Kommentar

Null-Retax = Null-ErBarmen Nadine Tröbitscher, 24.04.2018 10:12 Uhr

Berlin - 

Missachtet ein Fußgänger die Rote Ampel, wird eine Strafe von fünf Euro fällig. Wer bei Rot geht und einen Unfall verursacht, zahlt zehn Euro. Missachtet ein Apotheker das Aut-idem-Kreuz oder den Rabattvertrag, kann die Strafe deutlich höher ausfallen. Dann bezahlt er sozusagen gleich die ganze Ampelanlage. Dass ihn das die Existenz kosten kann, beeindruckt die Kassen nicht.

Apotheker stehen nicht nur mit einem Bein im Gefängnis, sondern zusätzlich am Abgrund. Einen Fallschirm gibt es nicht, auf Rettung aus Kulanz dürfen Apotheker nicht hoffen. Jede kleine Unachtsamkeit kann bestraft werden und den Stoß in den Abgrund bedeuten.

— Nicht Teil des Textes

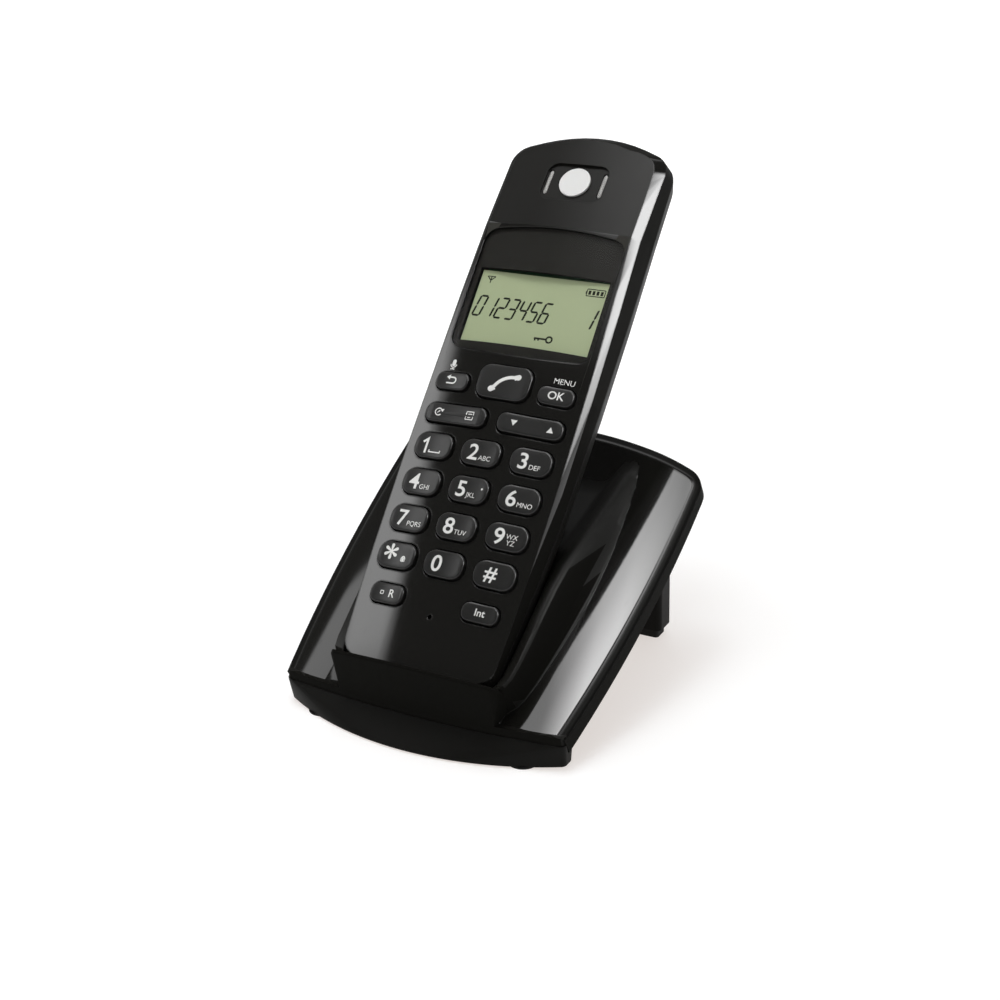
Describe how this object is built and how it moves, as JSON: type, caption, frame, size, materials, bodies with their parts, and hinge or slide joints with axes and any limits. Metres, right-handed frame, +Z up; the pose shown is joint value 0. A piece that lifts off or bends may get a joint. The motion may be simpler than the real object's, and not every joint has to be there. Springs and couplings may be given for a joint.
{
  "type": "cordless phone with charging base",
  "caption": "slim cordless telephone handset with keypad and small display, standing in a sloping desk charging base",
  "frame": {"origin": "on the desk, under the middle of the bounding box", "axes": "X across to the phone's right as seen from the front, Y from front to back, Z up; the handset's face looks to -Y and up"},
  "size_m": [0.0928, 0.1204, 0.1321],
  "materials": {
    "gloss_shell": "high gloss",
    "satin_shell": "satin",
    "foot_rubber": "matte",
    "circuit_board": "solder mask",
    "socket_plastic": "matte",
    "metal": "nickel plated",
    "window": "smoked, polished",
    "lcd": "reflective screen",
    "frame_plastic": "diffuse",
    "key_mat": "matte",
    "disc": "satin",
    "cell": "wrapped",
    "key_plastic": "semi gloss"
  },
  "bodies": {
    "base": {"base_top_cover": "gloss_shell", "base_bottom_cover": "satin_shell", "base_feet": "foot_rubber", "base_circuit_board": "circuit_board", "line_socket": "socket_plastic", "power_socket": "socket_plastic", "page_switch": "socket_plastic", "base_screws": "metal"},
    "handset": {"handset_front_cover": "gloss_shell", "handset_rear_cover": "satin_shell", "display_window": "window", "lcd_panel": "lcd", "lcd_frame": "frame_plastic", "keypad_mat": "key_mat", "handset_circuit_board": "circuit_board", "earpiece_speaker": "socket_plastic", "earpiece_badge": "disc", "microphone": "metal", "ringer_speaker": "socket_plastic", "battery_cells": "cell", "battery_contacts": "metal", "handset_charge_pads": "metal", "handset_screws": "metal"},
    "door": {"battery_door": "satin_shell"},
    "page": {"page_button": "key_plastic"},
    "contact_left": {"charge_contact_left": "metal"},
    "contact_right": {"charge_contact_right": "metal"},
    "key_1_body": {"key_1": "key_plastic"},
    "key_2_body": {"key_2": "key_plastic"},
    "key_3_body": {"key_3": "key_plastic"},
    "key_4_body": {"key_4": "key_plastic"},
    "key_5_body": {"key_5": "key_plastic"},
    "key_6_body": {"key_6": "key_plastic"},
    "key_7_body": {"key_7": "key_plastic"},
    "key_8_body": {"key_8": "key_plastic"},
    "key_9_body": {"key_9": "key_plastic"},
    "key_star_body": {"key_star": "key_plastic"},
    "key_0_body": {"key_0": "key_plastic"},
    "key_hash_body": {"key_hash": "key_plastic"},
    "key_talk_body": {"key_talk": "key_plastic"},
    "key_back_body": {"key_back": "key_plastic"},
    "key_ok_body": {"key_ok": "key_plastic"},
    "key_recall_body": {"key_recall": "key_plastic"},
    "key_intercom_body": {"key_intercom": "key_plastic"},
    "key_list_rocker_body": {"key_list_rocker": "key_plastic"},
    "key_scroll_rocker_body": {"key_scroll_rocker": "key_plastic"}
  },
  "joints": [
    {"name": "handset_lift", "type": "slide", "parent": "base", "child": "handset", "axis": [0, 0.6691, 0.7431], "range_m": [0, 0.1]},
    {"name": "battery_door_slide", "type": "slide", "parent": "handset", "child": "door", "axis": [0, -0.6691, -0.7431], "range_m": [0, 0.004]},
    {"name": "page_press", "type": "slide", "parent": "base", "child": "page", "axis": [0, 1, 0], "range_m": [-0.0008, 0], "stiffness_N_per_m": 400},
    {"name": "contact_left_press", "type": "slide", "parent": "base", "child": "contact_left", "axis": [0, 0.6691, 0.7431], "range_m": [-0.0008, 0], "stiffness_N_per_m": 300},
    {"name": "contact_right_press", "type": "slide", "parent": "base", "child": "contact_right", "axis": [0, 0.6691, 0.7431], "range_m": [-0.0008, 0], "stiffness_N_per_m": 300},
    {"name": "key_1_press", "type": "slide", "parent": "handset", "child": "key_1_body", "axis": [0, -0.7431, 0.6691], "range_m": [-0.0005, 0], "stiffness_N_per_m": 400},
    {"name": "key_2_press", "type": "slide", "parent": "handset", "child": "key_2_body", "axis": [0, -0.7431, 0.6691], "range_m": [-0.0005, 0], "stiffness_N_per_m": 400},
    {"name": "key_3_press", "type": "slide", "parent": "handset", "child": "key_3_body", "axis": [0, -0.7431, 0.6691], "range_m": [-0.0005, 0], "stiffness_N_per_m": 400},
    {"name": "key_4_press", "type": "slide", "parent": "handset", "child": "key_4_body", "axis": [0, -0.7431, 0.6691], "range_m": [-0.0005, 0], "stiffness_N_per_m": 400},
    {"name": "key_5_press", "type": "slide", "parent": "handset", "child": "key_5_body", "axis": [0, -0.7431, 0.6691], "range_m": [-0.0005, 0], "stiffness_N_per_m": 400},
    {"name": "key_6_press", "type": "slide", "parent": "handset", "child": "key_6_body", "axis": [0, -0.7431, 0.6691], "range_m": [-0.0005, 0], "stiffness_N_per_m": 400},
    {"name": "key_7_press", "type": "slide", "parent": "handset", "child": "key_7_body", "axis": [0, -0.7431, 0.6691], "range_m": [-0.0005, 0], "stiffness_N_per_m": 400},
    {"name": "key_8_press", "type": "slide", "parent": "handset", "child": "key_8_body", "axis": [0, -0.7431, 0.6691], "range_m": [-0.0005, 0], "stiffness_N_per_m": 400},
    {"name": "key_9_press", "type": "slide", "parent": "handset", "child": "key_9_body", "axis": [0, -0.7431, 0.6691], "range_m": [-0.0005, 0], "stiffness_N_per_m": 400},
    {"name": "key_star_press", "type": "slide", "parent": "handset", "child": "key_star_body", "axis": [0, -0.7431, 0.6691], "range_m": [-0.0005, 0], "stiffness_N_per_m": 400},
    {"name": "key_0_press", "type": "slide", "parent": "handset", "child": "key_0_body", "axis": [0, -0.7431, 0.6691], "range_m": [-0.0005, 0], "stiffness_N_per_m": 400},
    {"name": "key_hash_press", "type": "slide", "parent": "handset", "child": "key_hash_body", "axis": [0, -0.7431, 0.6691], "range_m": [-0.0005, 0], "stiffness_N_per_m": 400},
    {"name": "key_talk_press", "type": "slide", "parent": "handset", "child": "key_talk_body", "axis": [0, -0.7431, 0.6691], "range_m": [-0.0005, 0], "stiffness_N_per_m": 400},
    {"name": "key_back_press", "type": "slide", "parent": "handset", "child": "key_back_body", "axis": [0, -0.7431, 0.6691], "range_m": [-0.0005, 0], "stiffness_N_per_m": 400},
    {"name": "key_ok_press", "type": "slide", "parent": "handset", "child": "key_ok_body", "axis": [0, -0.7431, 0.6691], "range_m": [-0.0005, 0], "stiffness_N_per_m": 400},
    {"name": "key_recall_press", "type": "slide", "parent": "handset", "child": "key_recall_body", "axis": [0, -0.7431, 0.6691], "range_m": [-0.0005, 0], "stiffness_N_per_m": 400},
    {"name": "key_intercom_press", "type": "slide", "parent": "handset", "child": "key_intercom_body", "axis": [0, -0.7431, 0.6691], "range_m": [-0.0005, 0], "stiffness_N_per_m": 400},
    {"name": "key_list_rocker_rock", "type": "hinge", "parent": "handset", "child": "key_list_rocker_body", "pos_m": [-0.0111, -0.00493, 0.06927], "axis": [0, 0.6691, 0.7431], "range_deg": [-2.5, 2.5], "stiffness_Nm_per_rad": 0.2},
    {"name": "key_scroll_rocker_rock", "type": "hinge", "parent": "handset", "child": "key_scroll_rocker_body", "pos_m": [0.0111, -0.00493, 0.06927], "axis": [0, 0.6691, 0.7431], "range_deg": [-2.5, 2.5], "stiffness_Nm_per_rad": 0.2}
  ]
}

Den Ritterschlag für den Schubs haben die Kassen vom Bundessozialgericht erhalten. Denn nach dem Urteil aus Kassel verlieren Apotheker den Vergütungsanspruch, wenn der Rabattvertrag der Kasse nicht bedient wird. Die Nullretax ist also Berufsrisiko, wenn der Apotheker seine Pflichten nicht erfüllt. Kassen müssen für „nicht veranlasste, pflichtwidrige Arzneimittelabgaben nicht zahlen“, urteilten die Richter.

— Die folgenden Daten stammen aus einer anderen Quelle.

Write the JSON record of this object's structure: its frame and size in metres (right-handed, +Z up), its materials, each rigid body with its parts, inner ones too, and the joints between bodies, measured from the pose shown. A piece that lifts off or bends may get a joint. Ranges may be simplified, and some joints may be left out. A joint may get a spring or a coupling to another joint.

Wie aber sollen Apotheker im Wirrwarr von Arzneimittelrichtlinien, Anlagen, Verträgen, Präqualifizierungen und Ausnahmen von Ausnahmen noch wissen, was vertragskonform ist. Die Aut-idem-Regelung ist ohnehin verwirrend. Vor jedem Arzneimittel ist das Kästchen „oder das Gleiche“ zu finden – ist es angekreuzt, wird der Austausch verhindert. Verkehrte Welt, denn sonst bedeutet ein Kreuz stets Zustimmung. Apotheker und Ärzte müssen also umdecken. Das Kreuz gilt jedoch nicht immer. Nur beim Austausch von Original und Generikum, nicht bei Original und Reimport – wieder umdenken! Dann gilt aber nicht jedes „Gleiche“, sondern nur was die Kasse als gleich befindet und in einem Rabattvertrag festhält.

Auf der anderen Seite heißt es in der Vereinbarung zwischen Deutschem Apothekerverband (DAV) und Kassen: Kein Schaden, keine Retax. Aber worin und bei wem sich ein Schaden materialisiert, ist nicht definiert! Der Patient wurde mit dem richtigen Wirkstoff in der richtigen Dosierung und Darreichungsform versorgt. Der Kasse entgeht im schlimmsten Fall der Rabatt. Weil der aber geheim bleiben soll, zahlt die Apotheke den gesamten Deckel.

Kulanz? „Kulanz ist schön, aber ich nehme lieber das Geld“, sagt einmal ein Retax-Mitarbeiter in vertrauter Runde. Der Apotheker bleibt auf den Kosten sitzen, die Kassen sparen und bauen ihr finanzielles Polster aus. Vor allem wenn es um Hochpreiser geht, kann die Disziplinarmaßnahme existenzbedrohend sein. Von einer ungerechtfertigten Bereicherung müsste die Rede sein, denn diese ist definiert, dass jemand (= Kassen) durch die Leistung eines anderen (= Apotheke) einen finanziellen Vorteil erlangt. Nur das haben die Richter in Kassel irgendwie ausgeblendet.

Ein finanzieller Vorteil auf rechtlicher Grundlage also. Für die Apotheke Selbstmord in Raten. Unbezahlte Leitung kann bei kleineren Beträgen erst ein Körperteil kosten und bei Hochpreisern den Todesstoß bedeuten. Auch das wäre ein Thema, wenn wir über die GKV-Finanzreserven reden, lieber Jens Spahn.